Since you and Nance are BFF’s where has she been? She hasn’t posted in her blog since june, am worried and going through withdrawal pains. I love her writing and miss her terribly. Can you pretty please tell her to get back to writing
That show about the Cat House on the Kings is on the National Geographic channel this evening. What an awesome place.
I bought a pair of Scoopy Hands back when you originally posted this in 2008. I can’t imagine fall without them! Thanks Robyn!
I thought of u and Mister Booger a few nights ago. Remember Sylvester was a tuxie? And I lost him 6 weeks ago. The other night I came home late and I looked over at the neighbor’s driveway and there was a cat. Appeared to be short hair tuxie. Haven’t seen him. No cats at all since my buddy died. And then I saw movement beyond him and there was another cat. Appeared to be another tuxie. I thought of Jake and Elwood appearing shortly after you lost Mister Boogers. Then I said oh he’ll no he ain’t teaching Sylvester how to send me more cats to feed outside LOL I havent seen them again. I haven’t put food out since he died. After seeing the coyote and then the I’ll looking red fox, I don’t want to encourage any cats to come to my back porch.
That was an “ill looking” red fox.
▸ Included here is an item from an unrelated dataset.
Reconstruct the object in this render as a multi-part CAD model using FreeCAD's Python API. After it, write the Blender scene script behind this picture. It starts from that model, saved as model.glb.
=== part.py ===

Damn auto correct!
So, the next pictorial entry I want to see is obviously of you herding deadly spiders into the spider traps. Using SCOOP HANDS!, of course. When can I expect this instructional entry, Robyn? When?? (LOL!)
(The new online sport- SpiderHerding!-Provide photographic evidence, and you too can join the competition!)
Also, have you realized that there is now evidence that the spiders are smarter than dear Tom Cullen? Shh, don’t tell him, he would be hurt if he knew..
And he is black like the spiders, too. Does this mean that he is Spiderman?
(Oh, how I miss those Spiderman entries.. how about another one? They were hilarious
Love,
Annika in Sweden
ahahaha I loved the Scoop Hands post the first time I read it — and it’s still a classic.
I’d like to see you using Scoop!Hands! in the kitchen. ha! I think they’d be great for canning.